The patina of a world past

Coved cedar ceilings, ornate partitions, latticed doors and old-style tatamis (some of sizes and weaves that I have never before seen) are found in the many distinctive rooms and halls of this somewhat rambling structure. The inner garden is lovely, and the veranda and window views of the surrounding landscape and gardens are illuminating, carrying light into the typically dim interior of an old Japanese home. Over many years visitors like myself, by walking the hallways in our socks, have each contributed something to the soft patina of those polished wooden floors.

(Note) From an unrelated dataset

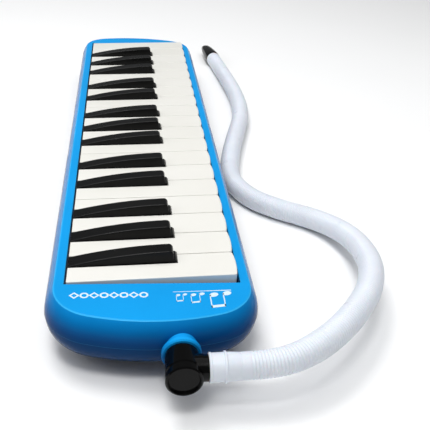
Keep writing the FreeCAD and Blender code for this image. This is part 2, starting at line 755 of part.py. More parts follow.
def make_chest_gasket():
    rim = box((CHEST_LOW_X, CHEST_HIGH_X), CHEST_Y, (CHEST_Z[1], BOARD_Z))
    return rim.cut(chest_hollow(CHEST_Z[1] - 1, BOARD_Z + 1))


def make_mouth_socket():
    """The blue ring for the elbow: a collar, a neck through the case's end, and a stop flange inside."""
    profile = [
        (0.3, PORT_BORE_R),
        (0.0, PORT_BORE_R + 0.3),
        (0.0, COLLAR_R - 0.6),
        (0.6, COLLAR_R),
        (COLLAR_LENGTH - 0.4, COLLAR_R),
        (COLLAR_LENGTH, COLLAR_R - 0.4),
        (COLLAR_LENGTH, NECK_R),
        (STOP_FLANGE[0], NECK_R),
        (STOP_FLANGE[0], STOP_FLANGE_R),
        (STOP_FLANGE[1], STOP_FLANGE_R),
        (STOP_FLANGE[1], PORT_BORE_R + 0.2),
        (SOCKET_LENGTH, PORT_BORE_R + 0.2),
        (SOCKET_LENGTH, DUCT_BORE_R),
        (SOCKET_DEPTH, DUCT_BORE_R),
        (SOCKET_DEPTH, PORT_BORE_R),
    ]
    return revolved(profile, (PORT_FACE_X, PORT_Y, SEAM_Z), LENGTHWISE)


def make_air_duct():
    """The bent pipe from the mouth socket to the chest's end wall."""
    corners = [
        (PORT_FACE_X + SOCKET_LENGTH, PORT_Y, SEAM_Z),
        (DUCT_TURN_X, PORT_Y, SEAM_Z),
        (DUCT_TURN_X, VALVE_Y, VALVE_Z),
        (CHEST_LOW_X, VALVE_Y, VALVE_Z),
    ]
    wire, _ = rounded_path(corners, radius=DUCT_BEND_R)
    return tube(wire, DUCT_R, DUCT_BORE_R)


# ================================================================ water valve
def make_valve_button():
    """The button in the treble end and its stem, which reaches through the chest's drain hole."""
    stem_end = BUTTON_FACE_X - CHEST_HIGH_X + CHEST_WALL + SEAL_GAP
    profile = [
        (0.0, 0.0),
        (0.0, BUTTON_R - 1.0),
        (0.6, BUTTON_R - 0.2),
        (1.0, BUTTON_R),
        (BUTTON_T, BUTTON_R),
        (BUTTON_T, STEM_R),
        (stem_end, STEM_R),
        (stem_end, 0.0),
    ]
    return revolved(profile, (BUTTON_FACE_X, VALVE_Y, VALVE_Z), -LENGTHWISE)


def make_valve_seal():
    face_x = CHEST_HIGH_X - CHEST_WALL - SEAL_GAP
    return rod(SEAL_R, (face_x, VALVE_Y, VALVE_Z), (face_x - SEAL_T, VALVE_Y, VALVE_Z))


def make_valve_spring():
    """A coil between the chest's end wall and the button's inner face."""
    length = BUTTON_FACE_X - BUTTON_T - CHEST_HIGH_X - 2 * COIL_GAP
    helix = Part.makeHelix(length / COIL_TURNS, length, COIL_R)
    ring = Part.Wire(Part.makeCircle(COIL_WIRE_R, V(COIL_R, 0, 0), V(0, 1, 0)))
    coil = Part.Wire(helix).makePipeShell([ring], True, True)
    coil.Placement = FreeCAD.Placement(
        V(CHEST_HIGH_X + COIL_GAP, VALVE_Y, VALVE_Z), FreeCAD.Rotation(UP, LENGTHWISE)
    )
    return coil


# ================================================================ hose set
def make_elbow():
    """Black plug: spigot in the socket, barrel, groove, dished end cap, and a side arm for the hose."""
    reach = PORT_FACE_X - ELBOW_END_X
    barrel = [
        (1.2, 0.0),
        (1.2, CAP_R - 1.6),
        (0.0, CAP_R - 1.1),
        (0.0, CAP_R - 0.6),
        (0.6, CAP_R),
        (3.2, CAP_R),
        (3.6, BARREL_R - 0.4),
        (4.8, BARREL_R - 0.4),
        (5.2, BARREL_R),
        (reach - 0.4, BARREL_R - 0.2),
        (reach - 0.4, SPIGOT_R),
        (reach + SPIGOT_DEPTH, SPIGOT_R),
        (reach + SPIGOT_DEPTH, ELBOW_BORE_R),
        (4.0, ELBOW_BORE_R),
        (4.0, 0.0),
    ]
    arm = [
        (0.0, 0.0),
        (0.0, ARM_R),
        (ARM_SHOULDER - 2.2, ARM_R - 0.2),
        (ARM_SHOULDER - 2.2, ARM_R - 0.5),
        (ARM_SHOULDER, ARM_R - 0.5),
        (ARM_SHOULDER, ARM_TIP_R),
        (ARM_LENGTH, ARM_TIP_R),
        (ARM_LENGTH, 0.0),
    ]
    body = revolved(barrel, (ELBOW_END_X, PORT_Y, SEAM_Z), LENGTHWISE)
    side = revolved(arm, ARM_START, ARM)
    arm_bore = rod(ARM_BORE_R, ARM_START, ARM_START + ARM * (ARM_LENGTH + 5))
    barrel_bore = rod(ELBOW_BORE_R, (ELBOW_END_X + 4.0, PORT_Y, SEAM_Z), (PORT_FACE_X + 5, PORT_Y, SEAM_Z))
    return body.fuse(side).cut([barrel_bore, arm_bore]).removeSplitter()


def make_hose_cuff():
    """The hose's smooth sleeve over the arm's tip: a rim, a rib, and a taper into the corrugated part."""
    length = (V(*HOSE_ROUTE[0]) - ARM_START).Length - CUFF_START
    profile = [
        (0.0, HOSE_BORE_R),
        (0.0, CUFF_R - 0.2),
        (0.3, CUFF_R + 0.2),
        (1.0, CUFF_R + 0.2),
        (1.3, CUFF_R - 0.05),
        (6.4, CUFF_R),
        (6.6, CUFF_RIB_R),
        (7.4, CUFF_RIB_R),
        (7.7, CUFF_R + 0.05),
        (10.4, CUFF_R - 0.1),
        (length, CUFF_END_R),
        (length, HOSE_BORE_R),
    ]
    return revolved(profile, ARM_START + ARM * CUFF_START, ARM)


def make_hose():
    wire, radii = rounded_path(HOSE_ROUTE, fill=ARC_FILL)
    solid = tube(wire, HOSE_D / 2, HOSE_BORE_R)
    ring_area = math.pi * (HOSE_D * HOSE_D / 4 - HOSE_BORE_R * HOSE_BORE_R)
    ratio = solid.Volume / (ring_area * wire.Length)
    print("hose radii", [round(radius, 1) for radius in radii])
    print("hose length", round(wire.Length, 1), "volume ratio", round(ratio, 4))
    return solid


def make_mouthpiece():
    """Black tip on the hose's end: a short, slightly flattened sleeve that narrows to a small oval mouth."""
    end = V(*HOSE_ROUTE[-1])
    along = (end - V(*HOSE_ROUTE[-2])).normalize()

    def loft(sections):
        """A solid through upright ovals, each (distance, half width, half height)."""
        ovals = []
        for distance, half_width, half_height in sections:
            centre = V(distance, 0, 0)
            ellipse = Part.Ellipse(centre + V(0, half_width, 0), centre + V(0, 0, half_height), centre)
            ovals.append(Part.Wire(ellipse.toShape()))
        return Part.makeLoft(ovals, True, False)

    tip = loft(MOUTHPIECE_OUTSIDE).cut(loft(MOUTHPIECE_BORE))
    tip.Placement = FreeCAD.Placement(end, FreeCAD.Rotation(LENGTHWISE, along))
    return tip


# ================================================================ build
os.makedirs("parts", exist_ok=True)
save("upper_case", make_upper_case())
save("lower_case", make_lower_case())
save("case_screws", make_screws(CASE_SCREWS, CASE_HEAD_Z, CASE_TOP - WALL - 2))
save("bed_screws", make_screws(BED_SCREWS, BED_HEAD_Z, BED_Z + 1.4))
for key_index, key_name in enumerate(KEY_NAMES):
    save("white_key_" + key_name, make_white_key(key_index))
for key_name, key_centre in sharp_centres():
    save("black_key_" + key_name + "_sharp", make_black_key(key_centre))
save("key_bed", make_key_bed())
save("key_springs", make_key_springs())
save("front_felt", make_front_felt())
save("pivot_rod", make_pivot_rod())
save("pallet_board", make_pallet_board())
save("wind_chest", make_wind_chest())
save("chest_gasket", make_chest_gasket())
for plate_name in PLATE_X:
    save("reed_plate_" + plate_name, make_reed_plate(plate_name))
    save("reeds_" + plate_name, make_reeds(plate_name))
save("plate_screws", make_plate_screws())
save("mouth_socket", make_mouth_socket())
save("air_duct", make_air_duct())
save("water_valve_button", make_valve_button())
save("water_valve_seal", make_valve_seal())
save("water_valve_spring", make_valve_spring())
save("elbow", make_elbow())
save("hose_cuff", make_hose_cuff())
save("hose", make_hose())
save("mouthpiece", make_mouthpiece())
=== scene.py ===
import json
import math

import bmesh
import bpy
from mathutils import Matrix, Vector


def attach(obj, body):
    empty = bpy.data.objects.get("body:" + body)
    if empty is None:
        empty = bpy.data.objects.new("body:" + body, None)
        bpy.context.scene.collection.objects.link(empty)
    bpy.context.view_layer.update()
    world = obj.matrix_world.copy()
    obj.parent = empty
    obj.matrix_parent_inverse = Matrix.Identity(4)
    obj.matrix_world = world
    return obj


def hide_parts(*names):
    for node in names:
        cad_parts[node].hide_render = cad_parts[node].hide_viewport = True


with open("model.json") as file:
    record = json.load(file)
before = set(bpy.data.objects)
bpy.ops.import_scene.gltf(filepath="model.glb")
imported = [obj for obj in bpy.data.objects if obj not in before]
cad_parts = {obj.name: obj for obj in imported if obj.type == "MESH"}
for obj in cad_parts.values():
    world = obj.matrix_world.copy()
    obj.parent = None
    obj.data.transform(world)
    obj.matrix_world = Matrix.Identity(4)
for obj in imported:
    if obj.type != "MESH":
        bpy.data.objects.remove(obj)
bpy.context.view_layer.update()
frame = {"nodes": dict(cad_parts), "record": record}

MM = 0.001

# ---------------------------------------------------------------- camera: past the bass end
CAMERA_PLACE = (-0.4473, 0.0148, 0.2222)
CAMERA_TURN = (60.35, -3.89, -96.46)
CAMERA_LENS = 59.68
CAMERA_SENSOR = 36.0
CAMERA_NEAR = 0.01

# ---------------------------------------------------------------- lights: name, place, target, size, power
LIGHTS = [
    ("overhead", (-0.05, 0.0, 1.4), (0.0, 0.0, 0.0), (2.2, 2.0), 14.5),
    ("softbox", (0.10, 0.25, 1.0), (-0.05, 0.0, 0.0), (0.45, 0.30), 3.6),
    ("glint", (-0.50, 0.10, 1.0), (-0.15, 0.0, 0.0), (0.26, 0.20), 3.2),
    ("rear_side", (-0.1, 1.0, 0.7), (0.0, 0.0, 0.0), (0.8, 0.5), 2.0),
]
WORLD_TINT = (0.96, 0.98, 1.0, 1.0)
WORLD_STRENGTH = 0.20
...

For those with modern tastes

If your architectural taste runs instead to modern concrete and glass, just down the hill in Aobadai there’s the new Starbucks Reserve Roastery, and hundreds of smaller restaurants, boutiques, shops and ateliers. If you prefer to continue with the theme of tranquility and gardens, you can follow your visit to the Asakura House with a stroll through nearby Saigoyama Park, where the cherry blossoms are effulgent in early April, and one can see snow-capped Mount Fuji rising augustly over the helterskelter skyline of Nakameguro.

Getting there

Walk from Daikanyama Station in three minutes, or from Nakameguro Station in six or seven.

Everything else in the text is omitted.